Since the Raven is tied to water, Bartow added carvings to that pole of the sun and moon which govern the tides. In working with an old-growth tree, Bartow and Paden discovered knotholes in the wood. Instead of patching them, Bartow carved animals, such as a bird, peeking out from them.
As an accomplished musician, Bartow likens his carving to the creation of music. The carving instruments like “chisels, hammers, [and] knives…creat[e] a rhythm.” A musical cadence emanates from the numerous hand tools in use every day. Bartow and the other carvers have been working with elbow and texture adzes and then crooked knives for detailing. Some of the tools were gifted to them, and others were made to fit their body measurements.
After carving, Bartow added a stripe of red ochre along the front of each pole. The color resembles the red used in North Pacific Coast and Maori carvings. The final step was applying a finishing matte to increase the poles’ resistance to water and corrosion. Over the late summer, the completed poles began their cross-country journey to the East Coast.

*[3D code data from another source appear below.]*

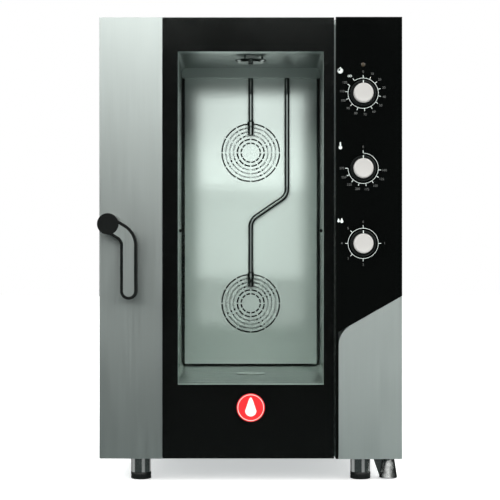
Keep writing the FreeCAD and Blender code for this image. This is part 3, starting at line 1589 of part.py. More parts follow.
def feet():
    """Four steel sleeves under the casing, and four black pads whose studs turn in them."""
    sleeves = []
    names = (("front_left", "-foot_x", "foot_front"), ("front_right", "foot_x", "foot_front"))
    names += (("rear_left", "-foot_x", "foot_rear"), ("rear_right", "foot_x", "foot_rear"))
    for name, x, y in names:
        tube = rod(Z_AXIS, x, y, "pad_height + 0.3", "foot_radius - 0.5", "foot_height - pad_height - 0.3")
        bore = rod(Z_AXIS, x, y, "pad_height - 5", "stud_radius + turning_gap", "foot_height")
        sleeves.append(cut(tube, bore))
        body = new_body(f"{name}_foot", x=x, y=y)
        profile = sketch_on(body, "XZ_Plane")
        polygon(
            profile,
            [
                ("0", "0"),
                ("foot_radius - 5", "0"),
                ("foot_radius - 1.5", "1.5"),
                ("foot_radius", "5"),
                ("foot_radius", "pad_height"),
                ("stud_radius", "pad_height"),
                ("stud_radius", "foot_height + 20"),
                ("0", "foot_height + 20"),
            ],
        )
        revolve(body, profile, "V_Axis")
    keep(fuse(*sleeves), "foot_sleeves")


def drip_spout():
    """Flared outlet of the drip gutter with a slanting stay, under the front right corner."""
    flare = cone(Z_AXIS, "spout_x", "foot_front", "2.5", "22.5", "14", "foot_height - 2.5")
    bore = rod(Z_AXIS, "spout_x", "foot_front", "0", "9", "foot_height + 2")
    stay = doc.addObject("Sketcher::SketchObject", "stay_outline")
    stay.Placement.Rotation = FreeCAD.Rotation(FreeCAD.Vector(1, 0, 0), 90)
    polygon(
        stay,
        [
            ("spout_x - 40", "foot_height"),
            ("spout_x - 12", "foot_height"),
            ("spout_x - 12", "20"),
            ("spout_x - 21", "4"),
        ],
    )
    place(stay, y="foot_front + 1.5")
    rib = doc.addObject("Part::Extrusion", "stay")
    rib.Base = stay
    rib.DirMode = "Custom"
    rib.Dir = FreeCAD.Vector(0, -1, 0)
    rib.Solid = True
    bind(rib, LengthFwd="3")
    keep(cut(fuse(flare, rib), bore), "drip_spout")


def casing_screws():
    """Round screw heads round the rear panel."""
    heads = []
    for side in ("-1", "1"):
        for index in range(5):
            level = f"base_z + 30 + {index} * (body_height - 60) / 4"
            across = f"({side}) * (half - fold / 2)"
            heads.append(rod(Y_AXIS, across, "rear_y", level, "screw_head", "screw_head / 2"))
    keep(fuse(*heads), "casing_screws")


for make in (
    base_frame,
    side_panels,
    top_cover,
    rear_panel,
    front_frame,
    latch_striker,
    hinge_brackets,
    drip_gutter,
    control_fascia,
    lower_front_panel,
    switch_bracket,
    rotary_switches,
    pilot_lamp,
    knobs,
    cavity_shell,
    door_gasket,
    cavity_insulation,
    air_baffle,
    baffle_screws,
    fan_motors,
    heating_elements,
    oven_lamp,
    upper_injection_pipe,
    lower_injection_pipe,
    pipe_cover,
    vent_deflector,
    vent_pipe,
    drain_strainer,
    drain_pipe,
    inlet_valve,
    cable_gland,
    terminal_block,
    door_frame,
    door_left_column,
    door_glass,
    inner_glass_clips,
    door_badge,
    handle_lever,
    handle_inlay,
    latch_spindle,
    feet,
    drip_spout,
    casing_screws,
):
    make()
fan_wheel("upper_fan", "upper_fan_z")
fan_wheel("lower_fan", "lower_fan_z")

# ---------------------------------------------------------------- checks and export

doc.recompute()
failed = [item.Label for item in doc.Objects if "Invalid" in item.State or "Error" in item.State]
failed += [item.Label for item in NODES if item.Shape.isNull() or not item.Shape.isValid()]
if failed:
    raise RuntimeError(f"these objects failed: {failed}")
os.makedirs("parts", exist_ok=True)
for item in NODES:
    item.Shape.exportStep(f"parts/{item.Label}.step")
    box = item.Shape.BoundBox
    corners = (box.XMin, box.XMax, box.YMin, box.YMax, box.ZMin, box.ZMax)
    volume = item.Shape.Volume / 1000
    print(f"{item.Label:24s} solids {len(item.Shape.Solids)}  volume {volume:10.1f} cm3", end="")
    print("  box", *(f"{corner:7.1f}" for corner in corners))
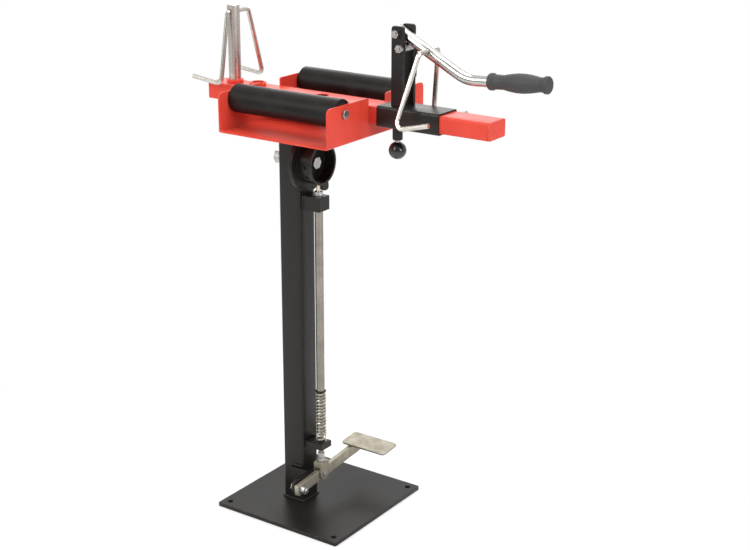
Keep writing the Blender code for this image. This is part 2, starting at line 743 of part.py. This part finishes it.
def make_plunger_spring(slider):
    """Small compression spring between the pin's collar and the housing's floor."""
    top = SLEEVE_BOTTOM - GAP
    radius, wire_r, turns, per_turn = 0.0062, 0.0004, 6, 12
    z0, z1 = top - 0.0235 + wire_r + GAP, top - 0.005 - wire_r - GAP
    path = []
    for k in range(turns * per_turn + 1):
        a = 2 * pi * k / per_turn
        z = z0 + (z1 - z0) * k / (turns * per_turn)
        path.append((PLUNGER_X + radius * cos(a), radius * sin(a), z))
    wire("plunger_spring", path, wire_r, ZINC, (PLUNGER_X, 0, z0), slider, 0)


def make_lever(lever):
    """Bent tube with a cross bush at the pivot, a cross hole for the hook and a grip."""
    pivot = Vector(LEVER_PIVOT)
    drop = radians(LEVER_DROP_DEG)
    down = Vector((cos(drop), 0, -sin(drop)))
    rise = radians(GRIP_RISE_DEG)
    on = Vector((cos(rise), 0, sin(rise)))
    bend = Vector(LEVER_BEND)
    end = bend + on * (GRIP_X1 - 0.004 - bend.x) / cos(rise)
    path = filleted([pivot - down * 0.012, bend, end], [0.070], 8)
    tube = wire("lever_tube", path, LEVER_R, CHROME, pivot, lever, 4)
    cut(tube, rod("lever_bush_hole", "Y", pivot - Vector((0, 0.02, 0)), 0.04, 0.0068))
    up = Vector((sin(drop), 0, cos(drop)))
    hole_at = pivot + down * RIGHT_HOOK_ALONG + up * RIGHT_HOOK_ABOVE
    cut(tube, rod("hook_hole", "Y", hole_at - Vector((0, 0.02, 0)), 0.04, WIRE_R + 0.0004,
                  sides=20))
    half = FORK_INNER_Y - 0.0005
    bush = [(0.0043, half), (0.0065, half), (0.0065, -half), (0.0043, -half)]
    turned("lever_bush", "Y", pivot, bush, BRIGHT, lever, 24)
    length = (GRIP_X1 - GRIP_X0) / cos(rise)
    bore = LEVER_R + GAP
    grip = [(0.0, length), (0.0136, length), (0.0155, length - 0.002), (0.0155, length - 0.007),
            (0.0131, length - 0.011)]
    for k in range(9):
        t = k / 8
        h = length - 0.018 - t * (length - 0.046)
        grip.append((0.0129 + 0.0045 * sin(pi * t), h))
    grip += [(0.0131, 0.018), (0.0131, 0.011), (0.0152, 0.008), (0.0152, 0.002), (0.0138, 0.0),
             (bore, 0.0), (bore, length - 0.0035), (0.0, length - 0.0035)]
    start = bend + on * (GRIP_X0 - bend.x) / cos(rise)
    obj = turned("lever_grip", "X", start, grip, GRIP, lever, 24)
    obj.rotation_euler = (0, pi / 2 - rise, 0)
    return hole_at


def hook_path(pivot, slid, foot, tip):
    """A bail slid along its crossbar: two splayed legs down to `foot` and prongs to `tip`."""
    half = []
    for sign in (-1, 1):
        points = []
        for (x, z), reach in ((tip, HOOK_FOOT_HALF), (foot, HOOK_FOOT_HALF), ((0, 0), HOOK_TOP_HALF)):
            points.append(pivot + Vector((x, slid + sign * reach, z)))
        half.append(points)
    radii = [HOOK_FOOT_BEND_R, HOOK_TOP_BEND_R, HOOK_TOP_BEND_R, HOOK_FOOT_BEND_R]
    return filleted(half[0] + half[1][::-1], radii, 4)


def make_hooks(right, right_at, left, left_at):
    path = hook_path(right_at, RIGHT_HOOK_SLID, (-0.0288, -0.1342), (0.0427, -0.1173))
    wire("right_hook", path, WIRE_R, ZINC, right_at, right)
    path = hook_path(left_at, LEFT_HOOK_SLID, (0.0072, -0.1335), (-0.0631, -0.1250))
    wire("left_hook", path, WIRE_R, ZINC, left_at, left)


def make_post(post):
    x = SOCKET_XS[0]
    foot = BEAM_Z0 + BEAM_WALL + GAP
    profile = [
        (0.0, POST_TOP), (POST_R - 0.0015, POST_TOP), (POST_R, POST_TOP - 0.0015),
        (POST_R, foot + 0.0015), (POST_R - 0.0015, foot), (0.0, foot),
    ]
    post_bar = turned("post", "Z", (x, 0, 0), profile, ZINC, post, 32)
    cut(post_bar, rod("post_hook_hole", "Y", (x, -0.02, POST_HOLE_Z), 0.04, WIRE_R + 0.0006,
                      sides=20))


def make_index_rod(slide):
    """Rod with its stem, lock pin, spring seat and nuts, and the clevis below."""
    x = ROD_X
    top = GUIDE_TOP - GAP
    profile = [
        (0.0, top), (ROD_R - 0.001, top), (ROD_R, top - 0.001), (ROD_R, ROD_SHOULDER_Z),
        (STEM_R, ROD_SHOULDER_Z), (STEM_R, 0.1010), (0.0, 0.1010),
    ]
    turned("index_rod", "Z", (x, 0, 0), profile, ZINC, slide, 28)
    seat = [
        (ROD_R + GAP, SPRING_Z1 + 0.0016), (0.0112, SPRING_Z1 + 0.0016), (0.0112, SPRING_Z1),
        (ROD_R + GAP, SPRING_Z1),
    ]
    turned("spring_seat", "Z", (x, 0, 0), seat, BLACK, slide, 28)
    pin_foot = top + GAP
    tip = AXLE_Z - DRUM_R - 0.0006
    pin = [
        (0.0, tip), (0.0036, tip), (0.0044, tip - 0.0009), (0.0044, pin_foot), (0.0, pin_foot),
    ]
    turned("lock_pin", "Z", (x, 0, 0), pin, BRASS, slide, 24)
    top_z, low_z = 0.1005, 0.0600
    pin_z = clevis_pin_z()
    half_x = 0.0095
    half_y = 0.0130
    slot = ARM_HALF_T + 0.0004
    fork = [
        (-half_x, low_z - 0.002), (-slot, low_z - 0.002), (-slot, top_z - 0.012),
        (slot, top_z - 0.012), (slot, low_z - 0.002), (half_x, low_z - 0.002),
        (half_x, top_z), (-half_x, top_z),
    ]
    clevis = plate("clevis", "Y", (x, 0, 0), 2 * half_y, [fork], RAW, slide)
    side = [(half_y, top_z + 0.001), (-half_y, top_z + 0.001)]
    for k in range(11):
        a = radians(180 + 180 * k / 10)
        side.append((half_y * cos(a), pin_z + half_y * sin(a)))
    side_view = plate("clevis_side_view", "X", (x, 0, 0), 0.05,
                      [side, circle(0, pin_z, CLEVIS_PIN_R + GAP, 16)])
    boolean(clevis, side_view, "INTERSECT")
    nut("clevis_nut", "Z", (x, 0, top_z + GAP), 0.0150, 0.0070, STEM_R + GAP, BRIGHT, slide)
    nut("stem_nut", "Z", (x, 0, top_z + 0.0076), 0.0130, 0.0115, STEM_R + GAP, BRIGHT, slide)
    bolt("clevis_pin", "X", (x + half_x + GAP, 0, pin_z), CLEVIS_PIN_R, 0.0205, 0.0120, 0.0022,
         BRIGHT, slide, flip=True)


def clevis_pin_z():
    """Height of the clevis pin: on the arm's centre line, straight under the rod."""
    return PEDAL_PIVOT_Z - PEDAL_PIVOT_Y * tan(radians(PEDAL_SLOPE_DEG))


def make_return_spring(stand):
    z0 = SPRING_Z0 + SPRING_WIRE_R + GAP
    z1 = SPRING_Z1 - SPRING_WIRE_R - GAP
    per_turn = 12
    count = SPRING_TURNS * per_turn
    path = []
    for k in range(count + 1):
        a = 2 * pi * k / per_turn
        path.append((ROD_X + SPRING_R * cos(a), SPRING_R * sin(a), z0 + (z1 - z0) * k / count))
    wire("return_spring", path, SPRING_WIRE_R, ZINC, (ROD_X, 0, SPRING_Z0), stand, 1)


def make_pedal(pedal):
    """Flat bar on edge from the pivot, through the clevis, to the tread plate."""
    slope = radians(PEDAL_SLOPE_DEG)
    y, z = PEDAL_PIVOT_Y, PEDAL_PIVOT_Z
    back = -0.0125
    h = ARM_HALF_H
    outline = rectangle(back, -h, ARM_LENGTH + back, h, 0.002, 2)
    reach = hypot(-y, clevis_pin_z() - z)
    holes = [circle(0, 0, 0.0055, 16), circle(reach, 0, CLEVIS_PIN_R + 0.0007, 16)]
    arm = plate("pedal_arm", "X", (ROD_X, y, z), 2 * ARM_HALF_T, [outline] + holes, RAW, pedal)
    arm.rotation_euler = (pi / 2, -slope, pi / 2)
    bevel(arm, 0.0006, 1)
    along = Vector((0, cos(slope), sin(slope)))
    up = Vector((0, -sin(slope), cos(slope)))
    tread_t = 0.004
    seat = Vector((0.080, y, z)) + along * (ARM_LENGTH + back - 0.024)
    seat += up * (h + GAP + tread_t / 2)
    half_x, half_y, chamfer = 0.055, 0.026, 0.008
    tread = rectangle(-half_x, -half_y, half_x, half_y, chamfer, 3)
    obj = plate("pedal_tread", "Z", seat, tread_t, [tread], RAW, pedal)
    obj.rotation_euler = (slope, 0, 0)
    bevel(obj, 0.0008, 1)


def main():
    start_scene()
    stand = empty("stand", (0, 0, 0))
    head = empty("head_pivot", (0, 0, AXLE_Z), stand)
    slider = empty("slider", (FORK_X, 0, BEAM_Z0), head)
    plunger = empty("plunger_slide", (PLUNGER_X, 0, SLEEVE_BOTTOM), slider)
    lever = empty("lever_pivot", LEVER_PIVOT, slider)
    post = empty("post_seat", (SOCKET_XS[0], 0, BEAM_TOP), head)
    left_at = Vector((SOCKET_XS[0], 0, POST_HOLE_Z))
    left = empty("left_hook_pivot", left_at, post)
    slide = empty("index_rod_slide", (ROD_X, 0, ROD_SHOULDER_Z), stand)
    pedal = empty("pedal_pivot", (ROD_X, PEDAL_PIVOT_Y, PEDAL_PIVOT_Z), stand)

    make_base(stand)
    make_column(stand)
    make_pivot(stand)
    make_rod_guides(stand)
    make_pedal_bracket(stand)
    make_pedal_pivot(stand)
    make_index_drum(head)
    make_saddle(head)
    make_tray(head)
    make_beam(head)
    make_rollers(head)
    make_sleeve(slider)
    make_fork(slider)
    make_plunger(plunger)
    make_plunger_spring(slider)
    right_at = make_lever(lever)
    right = empty("right_hook_pivot", right_at, lever)
    make_hooks(right, right_at, left, left_at)
    make_post(post)
    make_index_rod(slide)
    make_return_spring(stand)
    make_pedal(pedal)


main()
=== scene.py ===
"""Looks for a floor-standing manual tyre spreader stand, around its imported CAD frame."""

import json
import math

import bmesh
import bpy
from mathutils import Matrix, Vector


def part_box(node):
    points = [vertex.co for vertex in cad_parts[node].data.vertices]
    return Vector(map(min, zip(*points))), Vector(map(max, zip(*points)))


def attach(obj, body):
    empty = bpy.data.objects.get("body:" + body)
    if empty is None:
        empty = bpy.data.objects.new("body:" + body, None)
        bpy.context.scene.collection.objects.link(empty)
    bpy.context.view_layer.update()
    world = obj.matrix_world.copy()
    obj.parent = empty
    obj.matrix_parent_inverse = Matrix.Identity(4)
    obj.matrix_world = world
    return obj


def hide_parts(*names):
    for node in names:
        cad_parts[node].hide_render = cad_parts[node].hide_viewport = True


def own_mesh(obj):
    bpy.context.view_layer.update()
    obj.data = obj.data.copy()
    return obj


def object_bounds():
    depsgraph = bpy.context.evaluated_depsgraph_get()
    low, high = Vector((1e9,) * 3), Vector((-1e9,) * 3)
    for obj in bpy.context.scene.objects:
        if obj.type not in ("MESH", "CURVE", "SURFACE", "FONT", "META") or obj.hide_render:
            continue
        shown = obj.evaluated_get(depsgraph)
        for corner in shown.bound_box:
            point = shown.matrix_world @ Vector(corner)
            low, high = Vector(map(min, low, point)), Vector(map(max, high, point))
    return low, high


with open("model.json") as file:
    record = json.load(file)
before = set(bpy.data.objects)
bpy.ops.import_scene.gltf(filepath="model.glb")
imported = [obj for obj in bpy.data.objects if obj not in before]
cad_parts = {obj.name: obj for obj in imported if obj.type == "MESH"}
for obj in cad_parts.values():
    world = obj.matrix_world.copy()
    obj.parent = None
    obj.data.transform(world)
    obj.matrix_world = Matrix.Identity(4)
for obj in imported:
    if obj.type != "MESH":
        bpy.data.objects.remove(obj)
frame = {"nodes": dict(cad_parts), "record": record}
CAD_BOX = [list(corner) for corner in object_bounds()]
NODES = frame["nodes"]
RECORD = frame["record"]

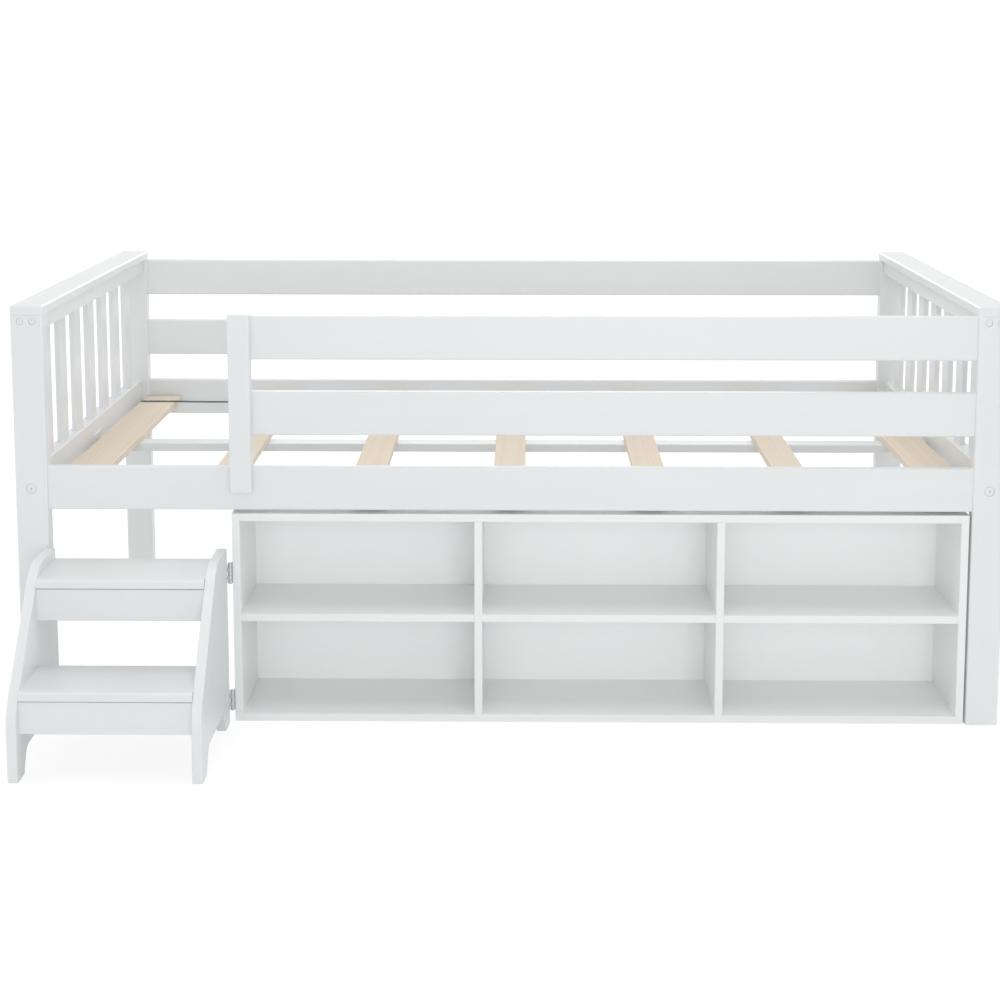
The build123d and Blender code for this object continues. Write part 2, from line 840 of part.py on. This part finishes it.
side_level, lower_level, upper_level = board_levels
pieces["side_rail_front"] = front_board(-post_inner_x, side_level, (-1, 1))
pieces["guard_rail_front_lower"] = front_board(guard_left, lower_level, (1,))
pieces["guard_rail_front_upper"] = front_board(guard_left, upper_level, (1,))
pieces["side_rail_rear"] = rear_board(side_level)
pieces["guard_rail_rear_lower"] = rear_board(lower_level)
pieces["guard_rail_rear_upper"] = rear_board(upper_level)
pieces["guard_post"] = guard_post()

for number in range(slat_count):
    pieces[f"slat_{number + 1}"] = slat(number)
for depth_name, y_side in (("front", -1), ("rear", 1)):
    pieces[f"ledger_{depth_name}"] = ledger(y_side)
    pieces[f"slat_strap_{depth_name}"] = strap(y_side)
pieces["centre_board"] = centre_board()
pieces["centre_board_cleats"] = group(centre_cleat(x_side) for x_side in (-1, 1))

pieces["bookcase_side_left"] = case_side(case_left)
pieces["bookcase_side_right"] = case_side(case_inner_right)
pieces["bookcase_bottom"] = case_level(0)
pieces["bookcase_top"] = case_level(case_height - case_board)
pieces["bookcase_back"] = case_panel(0)
for number in range(case_column_count - 1):
    pieces[f"bookcase_divider_{number + 1}"] = case_divider(number)
for number in range(case_column_count):
    pieces[f"bookcase_shelf_{number + 1}"] = case_shelf(number)
pieces["bookcase_dowels"] = group(dowel(*place) for place in dowel_places())

pieces["steps_side_left"] = steps_side_panel(steps_left)
pieces["steps_side_right"] = steps_side_panel(steps_right - steps_side)
for tread_name, top in (("upper", upper_tread_top), ("lower", lower_tread_top)):
    pieces[f"steps_tread_{tread_name}"] = tread(top)
    pieces[f"steps_apron_{tread_name}"] = apron(top)

for hinge_name, bottom in (("upper", upper_hinge_bottom), ("lower", lower_hinge_bottom)):
    pieces[f"hinge_leaf_fixed_{hinge_name}"] = fixed_leaf(bottom)
    pieces[f"hinge_leaf_moving_{hinge_name}"] = moving_leaf(bottom)
    pieces[f"hinge_pin_{hinge_name}"] = hinge_pin(bottom)

pieces["top_screws"] = top_screws()
pieces["end_rail_bolts"] = end_rail_bolts()
pieces["rail_bolts"] = rail_bolts()
pieces["barrel_nuts"] = barrel_nuts()
pieces["guard_post_screws"] = guard_post_screws()

for name, piece in pieces.items():
    export_step(piece, f"parts/{name}.step")
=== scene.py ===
import math

import bpy
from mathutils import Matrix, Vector


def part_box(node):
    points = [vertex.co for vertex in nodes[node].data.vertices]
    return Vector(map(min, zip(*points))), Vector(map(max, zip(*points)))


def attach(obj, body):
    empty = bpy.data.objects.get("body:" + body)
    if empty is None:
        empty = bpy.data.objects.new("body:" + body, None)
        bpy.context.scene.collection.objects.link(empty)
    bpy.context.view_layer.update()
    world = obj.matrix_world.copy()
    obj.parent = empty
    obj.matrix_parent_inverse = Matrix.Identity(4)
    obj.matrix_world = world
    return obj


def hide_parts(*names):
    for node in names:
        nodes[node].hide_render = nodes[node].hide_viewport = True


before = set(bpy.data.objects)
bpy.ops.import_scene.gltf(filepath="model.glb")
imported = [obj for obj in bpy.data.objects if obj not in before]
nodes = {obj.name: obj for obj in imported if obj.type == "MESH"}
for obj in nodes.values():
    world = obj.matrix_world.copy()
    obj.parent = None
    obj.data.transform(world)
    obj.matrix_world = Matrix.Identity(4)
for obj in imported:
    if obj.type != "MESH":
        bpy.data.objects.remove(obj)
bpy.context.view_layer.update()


# Posts. Square-planed softwood, painted satin white before the bed is put together.
# The grain runs up the post. The paint film is thin enough to show it faintly, and has
# the fine orange peel that a spray gun leaves.
class Wire:
    """A value inside a material, written in sums, products and powers."""

    def __init__(self, finish, socket):
        self.finish = finish
        self.socket = socket

    def __add__(self, other):
        return self.finish.maths("ADD", self, other)

    def __sub__(self, other):
        return self.finish.maths("SUBTRACT", self, other)

    def __rsub__(self, other):
        return self.finish.maths("SUBTRACT", other, self)

    def __mul__(self, other):
        return self.finish.maths("MULTIPLY", self, other)

    def __truediv__(self, other):
        return self.finish.maths("DIVIDE", self, other)

    def __pow__(self, other):
        return self.finish.maths("POWER", self, other)

    __radd__, __rmul__ = __add__, __mul__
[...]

When the National Museum of the American Indian opened in 2004, many people referred to the museum project as a “return to a Native place.” It was a homecoming and reawakening of the indigenous presence along the National Mall. While the Bartow sculptures will seem to be a new addition to the Museum, they are carved from a foundation hundreds of years old and from a collaborative effort of old-fashioned strength and wisdom.